Today at the 18th Annual Fiery Foods Festival I met my match. Even though I'm a transplant to the Southern Rockies, I consider myself a New Mexican: I like my chocolate better with a little chile in it, I've sampled green chile beer, I can find applications for chile for all three meals of the day and on every strata of the food pyramid, and I frequently complain of food that reddens others' faces as being "just not hot enough." Black pepper is bland to me, that's how New Mexican I am.

In general, I was disappointed with the Scoville Heat Unit (the scientific measurement of the quantity of capsaicin per volume) of 90% of the products I sampled at the FFF: peach salsa, mango salsa, wasabi green tea dipping sauce, smoky BBQ rubs, cabernet sauvignon jelly, chocolate and red chile coated pecans - they all tasted great, but none of them made me feel like I'd committed an unforgivable sin and was being given an afterlife sneak-preview. Even the Screaming Monkey Hot Sauce, which burned like a brand at first, eventually wavered. Another hot sauce, Defcon, didn't live up to the macabre sound of the title it was bestowed.

My friend Marky - who accompanied me to the FFF - and I ran into a trio of acquaintances, all three of whom were fanning their mouths after trying something called Montezuma's Revenge. I quickly jumped at the chance to sample what it was that was making these Native New Mexicans pant like Iditarod sled dogs. After sampling Montezuma's Revenge Marky found it to be unbearable and she quickly left my side to buy the $6 margarita she had only minutes earlier balked at. I tolerated the pain, not finding it unpleasant enough to shell out money for an overpriced mixed drink.

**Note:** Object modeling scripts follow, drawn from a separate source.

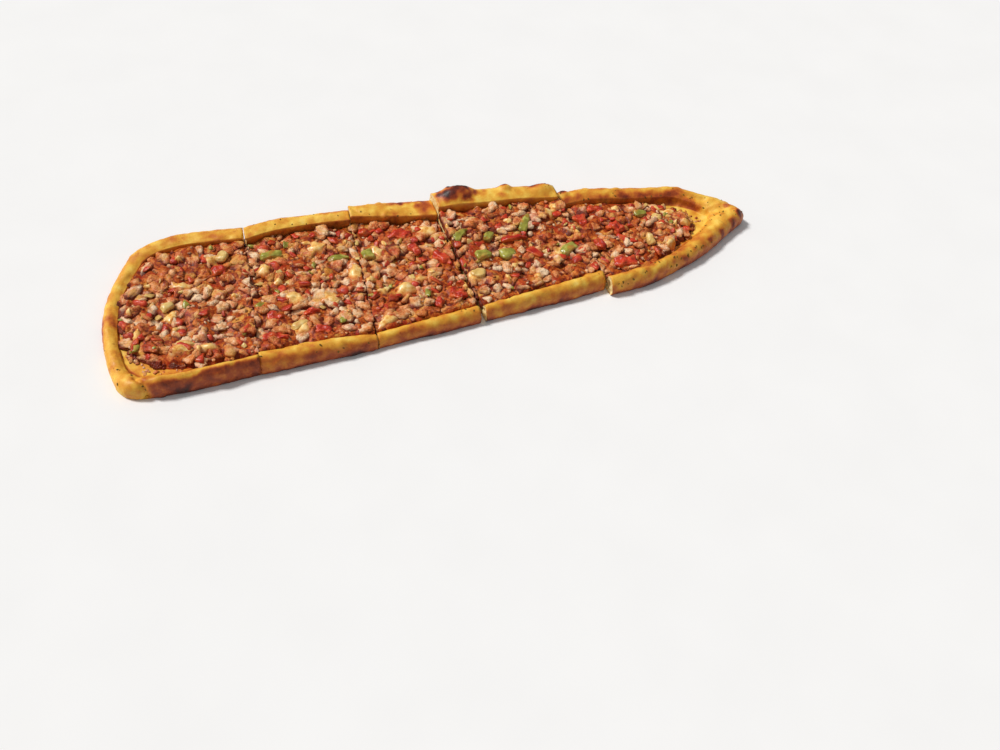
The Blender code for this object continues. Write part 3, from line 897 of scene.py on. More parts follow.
def sauce_bed(name, material):
    """The bed of sauce of one slice."""
    low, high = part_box(name + "_filling")
    count = int((high.x - low.x) / MM / BED_STEP)
    front, back = rims_of(name, "front", count), rims_of(name, "back", count)
    share = np.linspace(0, 1, BED_ACROSS)[None, :, None]
    bare = [np.linalg.norm(rims.edge - rims.inner, axis=1) - SIDE_GAP for rims in (front, back)]
    ends = []
    for rims, width in zip((front, back), bare):
        into_rim = BED_INTO_RIM * np.clip(1 - width / 2, 0, 1)
        ends.append(rims.edge - unit(rims.inner - rims.outer) * into_rim[:, None])
    plan = ends[0][:, None] * (1 - share) + ends[1][:, None] * share
    flat = plan.reshape(-1, 2)
    floor = front.floor[:, None] * (1 - share[..., 0]) + back.floor[:, None] * share[..., 0]
    lumps = LUMP_HEIGHT * waves(flat, LUMP_SIZE)
    for i, (height, length) in enumerate(BED_LUMPS):
        lumps = lumps + height * waves(flat, length, 20 + i)
    span = np.linalg.norm(ends[1] - ends[0], axis=1)[:, None]
    inside = np.minimum(share[..., 0], 1 - share[..., 0]) * span
    open_end = np.where(share[..., 0] < 0.5, bare[0][:, None], bare[1][:, None])
    is_open = open_end > BARE_FROM
    taper = eased(inside / np.where(is_open, OPEN_TAPER, RIM_TAPER) + np.where(is_open, 0.0, RIM_START))
    depth = np.maximum((GAP + FILL_DEPTH - BED_DROP + lumps.reshape(floor.shape)) * taper, THINNEST_BED)
    top = np.concatenate([plan, (floor + depth)[..., None]], axis=2)
    bottom = np.concatenate([plan, (floor - BED_UNDER)[..., None]], axis=2)
    points, faces = slab(top, bottom, name not in CLOSED_LEFT, name not in CLOSED_RIGHT)
    points, faces, _ = merged(points, faces)
    mesh = mesh_from(name + "_sauce", points, faces, {})
    made = add_object(name + "_sauce", mesh, material, "meat_filling", [name + "_filling"])
    print(made.name, len(made.data.polygons), "faces")
    return made


def cheese_patches(look):
    """Where melted cheese has run over everything, from 0 to 1."""
    return look.span(look.noise(13, 4, 0.62, warp=0.5), 0.53, 0.64, 0.0, 0.75)


def tomato_patches(look):
    """Where crushed tomato colours everything, from 0 to 1."""
    layer = look.node("Mapping", {"Vector": look.place(), "Location": (0.3, 0.1, 0.2)}).outputs[0]
    return look.span(look.noise(11, 4, 0.62, layer, 0.6), 0.52, 0.62, 0.0, 0.8)


def sauce_finish():
    """Crushed tomato, oil and melted cheese in patches from dark red to orange and gold; the dark red is partly
    painted shade between the dice.
    """
    look = Finish("tomato_oil_and_cheese", Specular_IOR_Level=0.2, Coat_Weight=0.04, Coat_Roughness=0.3)
    patches = look.noise(4, 4, 0.65, warp=0.6)
    # the darkest stops are partly painted shade: the bed is seen only down between the dice
    colour = look.ramp(
        patches,
        (0.36, (104, 26, 6)),
        (0.46, (150, 56, 16)),
        (0.56, (190, 90, 30)),
        (0.68, (222, 138, 58)),
    )
    colour = look.blend(look.math("MULTIPLY", tomato_patches(look), 0.7), colour, (178, 46, 16))
    melted = cheese_patches(look)
    golden = look.ramp(patches, (0.4, (214, 136, 46)), (0.6, (236, 184, 92)))
    colour = look.blend(melted, colour, golden)
    speck = look.span(look.noise(2.0, 3, 0.6), 0.6, 0.7)
    colour = look.blend(look.math("MULTIPLY", speck, 0.7), colour, (112, 20, 8))
    look.bump(look.noise(1.4, 3, 0.6), 0.6, 0.8)
    return look.finish(colour, look.span(look.noise(3, 2, 0.5), 0.3, 0.7, 0.36, 0.6))


sauce = sauce_finish()
for name in SLICES:
    sauce_bed(name, sauce)

# %% [markdown]
# ## Diced meat
#
# The heap is mostly lamb or beef cut into dice of about a centimetre, browned and wet with juice.
# A dice is made from a ball whose grid comes from a cube, so it has no poles. Its radius in each
# direction is the soft minimum of the distances to a few random planes, which gives flat, knife-cut
# faces with worn edges, and grooves along one direction stand for the grain of the meat. Two dozen
# such shapes, turned and stretched at random, never look like copies of each other.
#
# They are scattered by throwing darts: a dice stays only where it does not sit too deep in one
# that is there already. Where a dice reaches over a knife cut, it is cut flat too.

# %% Shapes for dice
def cube_ball(cells):
    """Directions and faces of a ball whose grid comes from a cube."""
    ticks = np.tan(np.linspace(-1, 1, cells + 1) * math.pi / 4)
    u, v = np.meshgrid(ticks, ticks, indexing="ij")
    sides, faces = [], []
    number = np.arange((cells + 1) ** 2).reshape(cells + 1, cells + 1)
    for axis in range(3):
        for sign in (-1, 1):
            side = np.zeros((cells + 1, cells + 1, 3))
            side[..., axis] = sign
            side[..., (axis + 1) % 3] = u
            side[..., (axis + 2) % 3] = v
            quads = np.stack([number[:-1, :-1], number[1:, :-1], number[1:, 1:], number[:-1, 1:]], axis=-1)
            faces.append(quads.reshape(-1, 4)[:, ::sign] + len(sides) * number.size)
            sides.append(side.reshape(-1, 3))
    points, faces = np.concatenate(sides), np.concatenate(faces)
    _, kept, index = np.unique(np.round(points, 5), axis=0, return_index=True, return_inverse=True)
    return unit(points[kept]), index.reshape(-1)[faces]


DICE_LUMPS = ((0.13, 1.1), (0.13, 0.55), (0.08, 0.27))  # depth and length against the half-size


def dice_shape(cells, sharpness, extra_cuts, groove=0.08):
    """A knife-cut dice of about unit half-size, with its grain along X."""
    ways, faces = cube_ball(cells)
    square = np.concatenate([np.eye(3), -np.eye(3)])
    normals = unit(square + chance.normal(0, 0.22, (6, 3)))
    distance = chance.uniform(0.72, 1.0, 6)
    corner = unit(chance.normal(0, 1, (extra_cuts, 3)))
    normals = np.concatenate([normals, corner])
    distance = np.concatenate([distance, chance.uniform(0.78, 1.02, extra_cuts)])
    reach = np.maximum(ways @ normals.T, 0) / distance
    radius = np.sum(reach**sharpness, axis=1) ** (-1 / sharpness)
    layer = chance.uniform(0, 90)
    for height, length in DICE_LUMPS:
        layer += 1
        radius = radius * (1 + height * waves(ways, length, layer))
    radius = radius * (1 + groove * waves(ways * [0.5, 1.7, 1.7], 0.2, layer + 1))
    return ways * radius[:, None], faces


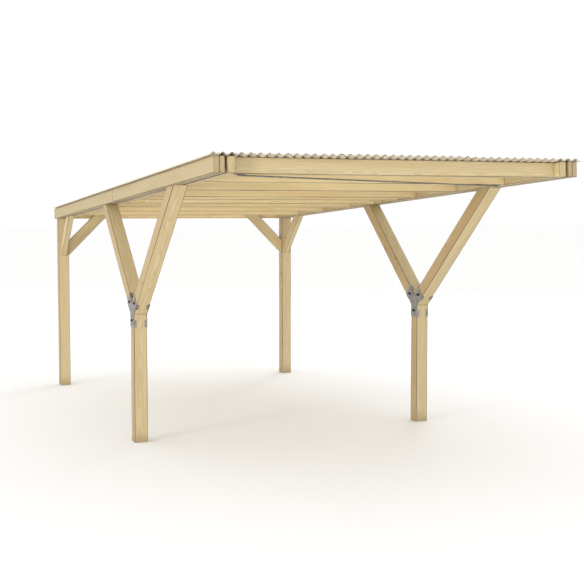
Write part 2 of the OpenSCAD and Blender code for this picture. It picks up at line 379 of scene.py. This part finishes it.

Another sauce, which was called XXXXXX, put Screaming Monkey to shame, but it still didn't put me over the edge. My friend Adrian, as evidenced through his perspiring, had a different opinion of XXXXXX. When he took a dose of XXXXXX, which he boasted he'd tried before and found not to be terribly unpleasant, a strange thing happened: within seconds he looked as though he'd been thrown into cauldron. He grimaced, his eyes began to tear, his face turned a deep red, and his tongue, too busy battling the bonfire XXXXXX had induced, could no longer form coherent syllables, let alone string them together as a sentence.

Continuing on my quest to find the hottest substance known to man, I was directed to a man at a nearby booth who used a pair of tongs to handle his chips and salsa. This intrigued me, as it gave the salsa a certain sense of dire toxicity. I asked the salseur for the hottest thing he had. He blasted some on a chip and handed it to me. I made sure to chew the chip for a good twenty seconds so the hot sauce could spread evenly across my tongue. Then I swallowed. Waited. And again was disappointed. Though it was the hottest thing I'd tried all day, though my tongue felt as though an Indy car had peeled out on it, I was unsatisfied. My eyes weren't watering, my face wasn't red, I didn't have the hiccups, and neither was I seeing stars.

The trio of panting acquaintances from earlier passed by again, this time bragging that they'd found the hottest fare in all the fair. With my tongue still burning from the ghost of XXXXXX and the tong thrashing, I followed them dutifully to a kiosk and was told to ask for "the Boost." I have to admit, The Boost was an intimidating ration: one whole tortilla chip is lathered in hot sauce and then the wetted chip is doused liberally in a chile powder rub. Simply for trying The Boost you're awarded a sticker in order to boast your feat. However, whether or not samplers of the notorious nosh survive to tell their friends about their XXXXXX-ploits was something I had yet to determine.

I again chewed the chip thoroughly and then swallowed. The Boost was hot, but I refused water and alcohol from friends who were obviously expecting me to lose my cool at any minute. It wasn't so much the pain in my mouth that bothered me after trying as the sense of dizziness and horrific stomach ache that followed. After some ice cream, lots of lemon-faced expressions, and twenty minutes in an air conditioned car, I finally felt normal again.

But I had done it. I'd taken a big bite right out of hell and though I won't put on airs and say I was unphased by XXXXXX, The Boost, or the litany of other conflagrating condiments I sampled, I will say that maybe capsaicin can lick my tongue, but I can kick its ass.